Now, let's be clear, of all my aunts, I butted heads with Aunt Janice most often. She had a lot of opinions about how life should be lived and these applied to everyone. None of this live and let live garbage. She was often vehement that people needed to be on the right path and I often disagreed - almost violently - with her definition of what "living right" entailed, as well as her own ability to fulfill her stated values.

But where else but in your family can you feel that way about a person and feel just as strongly that the world is a better place for her contribution?

As I have thought about my grief and the implications of my loss from the death of my aunt, I have pictured my extended family as a whole cloth that now has a little hole in it. The frayed ends at the edges of the hole are the people in the family for whom she was part of their daily life: Grandma, her daughters, her husband. They must be feeling so ragged. But her absence will also affect the experience of being with my family that I wrap around myself twice a year. Aunt Janice had patterns and rhythms to her participation that we have all come to rely upon. The whole cloth of our family will be changed. We will have to change to accommodate what's now missing.

One of my favorite sites is called Craftzine and it has all sorts of news and tutorials about how to make cool stuff. One of the tutorials shows how to fix a hole in a sweater by attaching yarn to the ragged edges and creating the patch within the hole. (Take a look here.) 
You can't go back to when the cloth didn't have a hole but you can restore the integrity of the garment. My family will be like that as we adjust. We've done it before when my grandpa died so I have no doubt that we'll do it again. Our resilience is why I keep coming back to my extended family: it keeps being strong enough to support me, as well as to make space for me to support them. 

We will begin gathering tomorrow for a funeral on Thursday. Aunt Janice's obituary was published today.
I hope that some other family reads it, tears it out to read over breakfast when they're all together and then laughs at this line, "Many people benefited from her 'lectures' whether they wanted to or not," and cries at this one: "She treasured her family. Her grandchildren brought her tremendous joy. Above all, her priority in all things was to serve and bring glory to her Heavenly Father." It would be a great tribute.

4 comments:

Rachel said...

I want to say, "Beautiful." Is that OK?

I am sorry for your loss. I am thankful for your stories and love of family.
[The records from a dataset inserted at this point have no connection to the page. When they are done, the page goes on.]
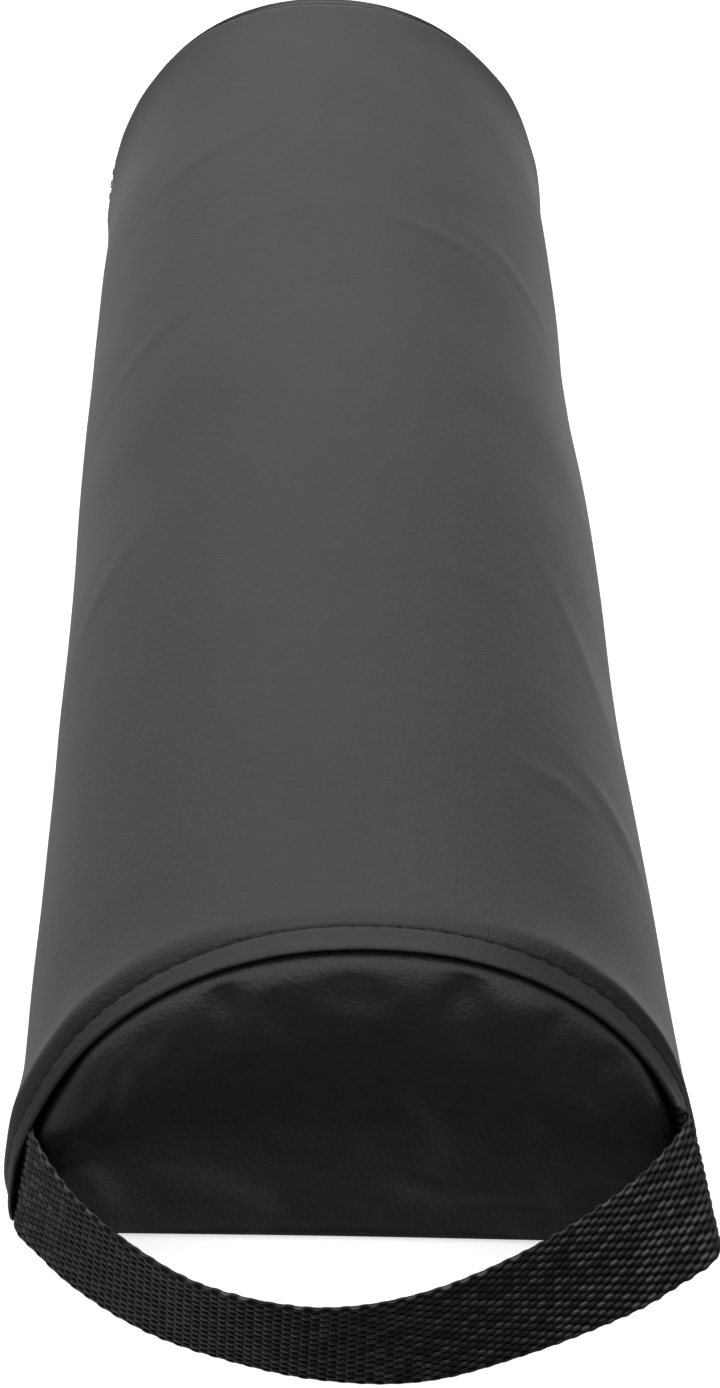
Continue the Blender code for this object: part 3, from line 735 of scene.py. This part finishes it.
def webbing_material():
    """Black polypropylene webbing: glossy yarns, each a little different, with painted shade that darkens
    the pits between them and dulls their gloss.
    """
    mat, tree, shader = new_material("webbing")
    wires = tree.links
    place = add_node(tree, "ShaderNodeTexCoord")
    relief = add_node(tree, "ShaderNodeAttribute", attribute_name="relief")
    luck = add_node(tree, "ShaderNodeAttribute", attribute_name="luck")
    fibre = add_node(tree, "ShaderNodeTexNoise", {"Scale": 1600.0, "Detail": 3.0, "Roughness": 0.6})
    wires.new(place.outputs["Object"], fibre.inputs["Vector"])
    bump = add_node(tree, "ShaderNodeBump", {"Strength": 0.6, "Distance": 0.00018})
    wires.new(fibre.outputs["Fac"], bump.inputs["Height"])
    wires.new(bump.outputs["Normal"], shader.inputs["Normal"])
    # Painted shade: by the relief's height the pits get a darker base colour and less gloss than the tops
    # of the yarns
    lit = add_node(tree, "ShaderNodeMapRange", {"From Min": -0.08, "From Max": 0.90})
    wires.new(relief.outputs["Fac"], lit.inputs["Value"])
    tint = add_node(tree, "ShaderNodeValToRGB")
    tint.color_ramp.elements[0].color = (0.0025, 0.0025, 0.0025, 1)
    tint.color_ramp.elements[1].color = (0.0080, 0.0080, 0.0080, 1)
    wires.new(lit.outputs["Result"], tint.inputs["Fac"])
    wires.new(tint.outputs["Color"], shader.inputs["Base Color"])
    # Each float's gloss differs at random by its luck, and is then cut down in the pits by the painted
    # shade
    glint = add_node(tree, "ShaderNodeMapRange", {"From Min": 0.2, "To Min": 0.40, "To Max": 0.88})
    wires.new(luck.outputs["Fac"], glint.inputs["Value"])
    gloss = add_node(tree, "ShaderNodeMath", operation="MULTIPLY")
    wires.new(glint.outputs["Result"], gloss.inputs[0])
    wires.new(lit.outputs["Result"], gloss.inputs[1])
    wires.new(gloss.outputs["Value"], shader.inputs["Specular IOR Level"])
    shader.inputs["Roughness"].default_value = 0.28
    return mat


def thread_material():
    """Black bonded sewing thread with a faint twist."""
    mat, tree, shader = new_material("thread")
    wires = tree.links
    place = add_node(tree, "ShaderNodeTexCoord")
    twist = add_node(tree, "ShaderNodeTexNoise", {"Scale": 2600.0, "Detail": 2.0})
    wires.new(place.outputs["Object"], twist.inputs["Vector"])
    bump = add_node(tree, "ShaderNodeBump", {"Strength": 0.6, "Distance": 0.0001})
    wires.new(twist.outputs["Fac"], bump.inputs["Height"])
    wires.new(bump.outputs["Normal"], shader.inputs["Normal"])
    shader.inputs["Base Color"].default_value = (0.006, 0.006, 0.006, 1)
    shader.inputs["Roughness"].default_value = 0.5
    return mat


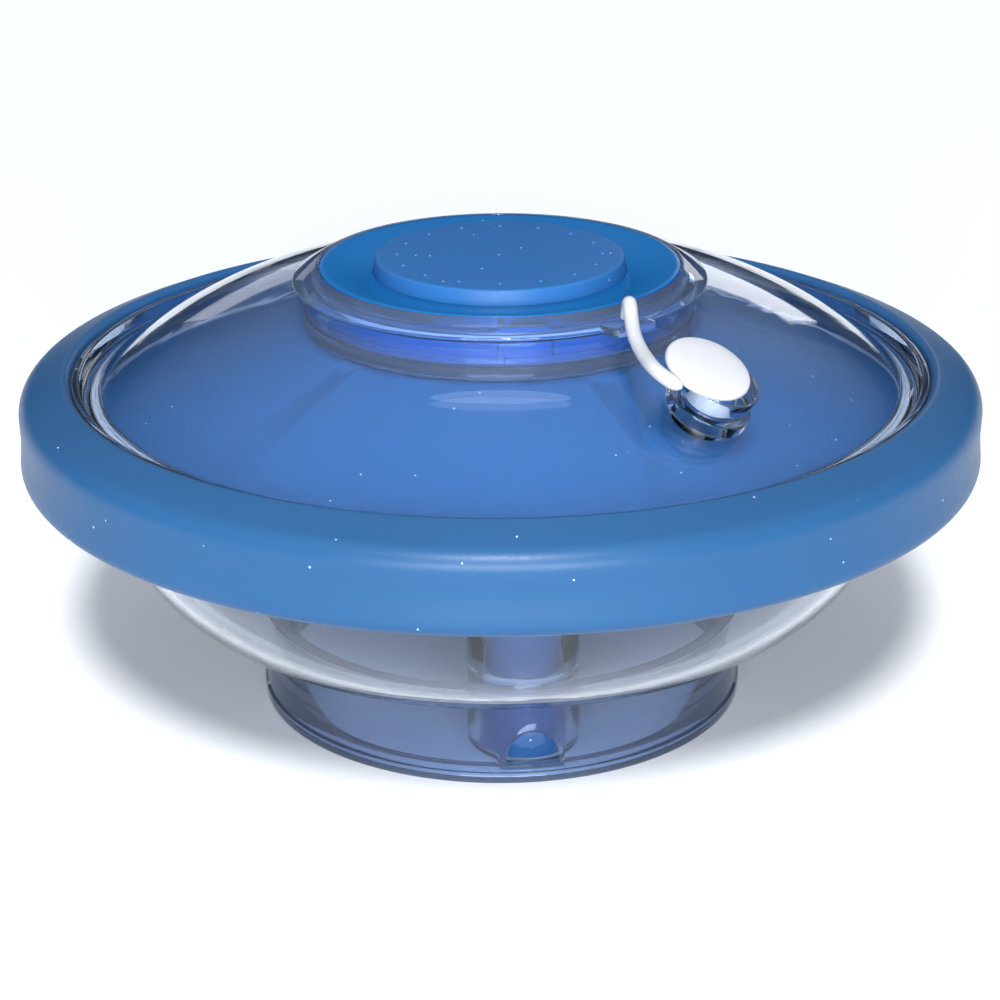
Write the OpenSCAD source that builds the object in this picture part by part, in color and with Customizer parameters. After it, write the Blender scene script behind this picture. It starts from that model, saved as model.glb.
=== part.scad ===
// Floating chlorine dispenser: a blue float ring that clamps a clear dome over a clear bowl,
// with a tablet well under a bayonet cap and a turning dosing valve in the foot.
// The origin is at the centre of the base, on the surface that the foot stands on.

/* [Float ring] */
// Outer diameter of the float ring
ring_d = 222.4; // [220:0.2:224]
// Height of the float ring's underside above the ground
ring_low_z = 60; // [59.6:0.1:60.4]
// Wall thickness of the blue mouldings
blue_wall = 2.4; // [2:0.1:2.6]

/* [Clear shells] */
// Wall thickness of the clear bowl and dome
clear_wall = 2.2; // [1.8:0.1:2.4]
// Outer radius of the foot skirt
foot_r = 57; // [56.5:0.1:58]
// Height of the foot skirt
foot_h = 19.8; // [19.4:0.1:20]
// Outer radius of the bowl where it meets the float ring
bowl_r = 93; // [92:0.5:93.5]

/* [Neck and cap] */
// Outer radius of the neck collar
neck_r = 44.6; // [44.4:0.1:44.8]
// Radius of the cap's top plate
cap_r = 41.4; // [41.2:0.1:41.6]
// Height of the cap's flat top above the ground
cap_top_z = 104.2; // [104:0.1:104.6]
// Radius of the raised disc on the cap
disc_r = 28.7; // [28:0.1:30]
// Number of small pips on the raised disc
pip_count = 16; // [8:1:24]
// Number of bayonet lugs
lug_count = 4; // [2:1:4]

/* [Tablet well] */
// Inner radius of the well, for tablets of 76 mm
well_r = 39.6; // [39:0.1:39.8]
// Height of the well's floor
well_floor_z = 38.2; // [38:0.1:40]
// Number of slots in the grate
grate_slots = 12; // [6:1:14]
// Number of screws that hold the well to the deck
screw_count = 5; // [3:1:6]

/* [Dosing valve] */
// Distance of the valve from the centre line
valve_offset = 40; // [39:0.5:40]
// Direction of the valve and of the foot's arch, from straight ahead
valve_turn = 7; // [0:1:15]
// Bore radius of the clear sleeve
sleeve_bore_r = 10.9; // [10.7:0.05:11]
// Running clearance of the valve in its sleeve
valve_gap = 0.08; // [0.05:0.01:0.1]

/* [Spout and plug] */
// Outer radius of the plug's head
plug_r = 9.4; // [9:0.1:9.8]
// Bore radius of the spout
spout_bore_r = 5.2; // [5:0.1:5.4]
// Lean of the spout from upright
spout_tilt = 27; // [24:1:30]

/* [Hidden] */

$fn = 96;
over = 0.5;  // how far a cutter reaches past the face it cuts

ring_r = ring_d / 2;
ring_inner_r = ring_r - 11.8;
lip_z = 81.7;
ledge_r = bowl_r + 0.4;
ledge_z = ring_low_z + blue_wall;
shoulder_r = 5.4;
shoulder_z = 74;

bowl_floor_r = 50;
bowl_rim_z = 56.8;
bowl_mid_z = 60;
gasket_h = 1;
bowl_lip_r = 98.2;

deck_r = 96.4;
dome_rim_r = 99;
dome_rim_z = 80.4;
deck_rim_z = 73.4;
deck_land_r = 46.6;
deck_land_z = 89.9;
deck_bore_r = 41;
deck_slope = atan((deck_land_z - deck_rim_z) / (92 - deck_land_r));

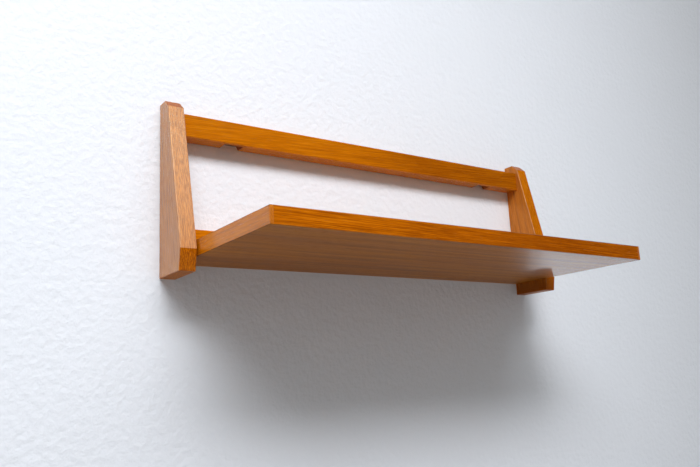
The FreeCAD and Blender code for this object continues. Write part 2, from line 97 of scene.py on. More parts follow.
# Chipboard, beech, zinc and steel
CHIP_DARK = (0.19, 0.10, 0.045)
CHIP_MIDDLE = (0.46, 0.30, 0.16)
CHIP_LIGHT = (0.70, 0.54, 0.34)
CHIP_SIZE = (3.2 * MM, 3.2 * MM, 1.1 * MM)
BEECH_DARK = (0.50, 0.31, 0.17)
BEECH_LIGHT = (0.68, 0.48, 0.30)
BEECH_FLECK = (0.30, 0.15, 0.07)
ZINC_DULL = (0.26, 0.26, 0.25)
ZINC_BRIGHT = (0.42, 0.41, 0.39)
STEEL_BRIGHT = (0.66, 0.64, 0.61)
STEEL_TARNISHED = (0.36, 0.32, 0.28)

# Turns that lay each grain direction along the X of the wood pattern
GRAIN_TURN = {
    "X": (0.0, 0.0, 0.0),
    "Y": (0.0, 0.0, -math.pi / 2),
    "Z": (0.0, math.pi / 2, 0.0),
}
GRAIN_AXIS = {"X": (1.0, 0.0, 0.0), "Y": (0.0, 1.0, 0.0), "Z": (0.0, 0.0, 1.0)}

# Wall and floor. The wall stands just behind the shelf's back, and a ray that meets it
# within THROUGH_WALL of its start passes through.
WALL_GAP = 0.5 * MM
WALL_HALF_WIDTH = 5.0
WALL_HEIGHT = 5.0
THROUGH_WALL = 1.1 * MM
PLASTER_SIZE = (11 * MM, 11 * MM, 11 * MM)
PLASTER_RELIEF = 2 * MM
FLOOR_GLOW = 0.6

# Lamps: width and height, place, and the point that they shine at
KEY_SIZE = (2.6, 0.9)
KEY_DISTANCE = 3.0
KEY_ELEVATION = math.radians(36.5)
KEY_TURN = math.radians(27)
KEY_SPREAD = math.radians(78)
KEY_TARGET = (-0.65, -0.1, -0.1)
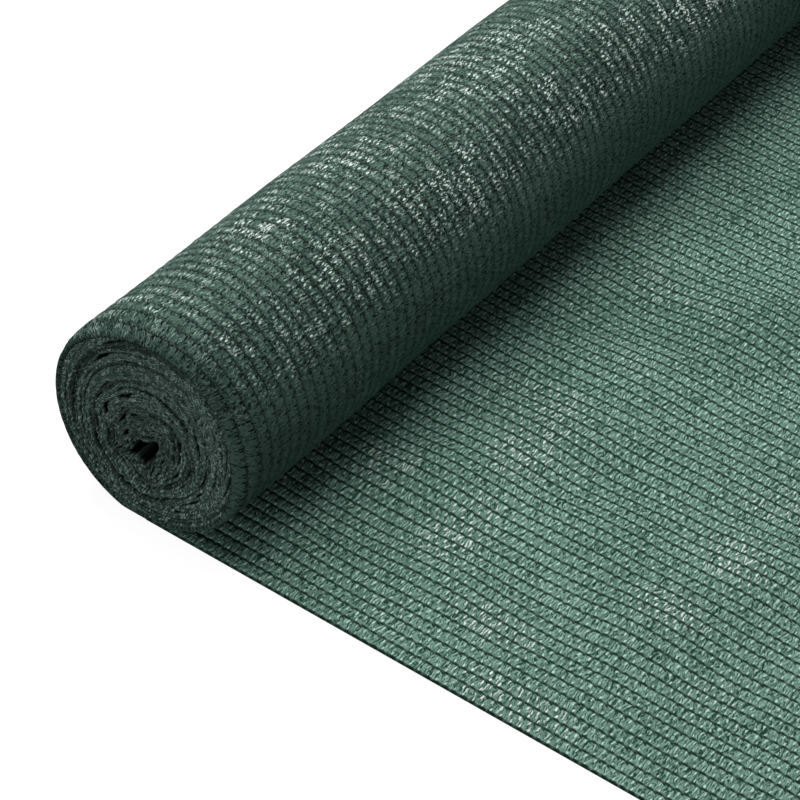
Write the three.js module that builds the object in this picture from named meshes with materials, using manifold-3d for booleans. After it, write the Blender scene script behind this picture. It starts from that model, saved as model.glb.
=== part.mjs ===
// Privacy screen netting: a knitted net wound into a roll, its loose end laid out flat beside it.
// Millimetres. +Y runs along the roll's axis, +X towards the cut end of the loose end, +Z up.
// The origin is at the middle of the underside.
import * as THREE from "three";
import { mergeVertices } from "three/addons/utils/BufferGeometryUtils.js";
import Module from "manifold-3d";

// Driving sizes of the net
const NET_WIDTH = 1000;
const SHEET_THICKNESS = 1.6;
const LOOSE_REACH = 320; // from the roll's axis to the cut end

// Driving sizes of the roll
const ROLL_RADIUS = 40;
const FLAT_SPOT_SINK = 0.7; // how far the roll's own weight flattens it underneath
const OVALNESS = 0.5;
const OVAL_HEADING = 115;
const SWELLS_ALONG = 5; // slack bands along the roll
const SWELL_HEIGHT = 0.45;

// The end faces: shoulders, the dished middle and the grooves between the main turns
const SHOULDER_SHARP = 1.5; // the rim on the side where the outer turn comes up from the sheet
const SHOULDER_SOFT = 13; // the rim above, on the side that faces the loose end
const SHOULDER_HEADING = 60;
const SHOULDER_FADE = [-0.35, 0.95]; // cosines of the turn away from that heading
const DISH_DEPTH = 4;
const FACE_RIPPLE = 1.4; // how unevenly the turns' edges stand
const RIPPLE_LOBES = 3;
const RIPPLE_TWIST = 7;
const MAIN_TURNS = 4;
const GROOVE_WIDTH = 1.1;
const GROOVE_DEPTH = 2;
const GROOVE_CLEARANCE = 4; // how far the cutter stands out of the face
const GROOVE_FROM = 0.94; // shares of the way from the hollow to the skin
const GROOVE_TO = 0.05;

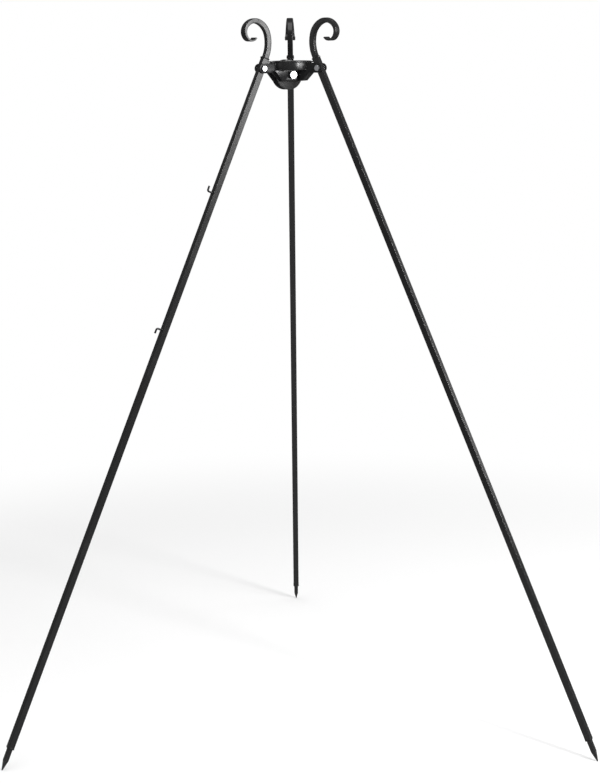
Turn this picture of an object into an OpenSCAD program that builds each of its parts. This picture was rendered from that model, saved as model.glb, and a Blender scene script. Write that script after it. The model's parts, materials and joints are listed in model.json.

Emily DeWan Photography said...

So sorry to hear about your aunt, but how blessed you are to be so close to your family and to have such amazing memories of your time together.

andrea said...

When we took that photo I never imagined such a poetic use for it. Thank you for letting me know that you were posting it via the craftzine folk—what an honor.

accordionsandlace said...

I am so sorry for your and your family's loss. Your portrait of them and your relationships with them is amazing; and I hope these incredible dynamics sustain you all.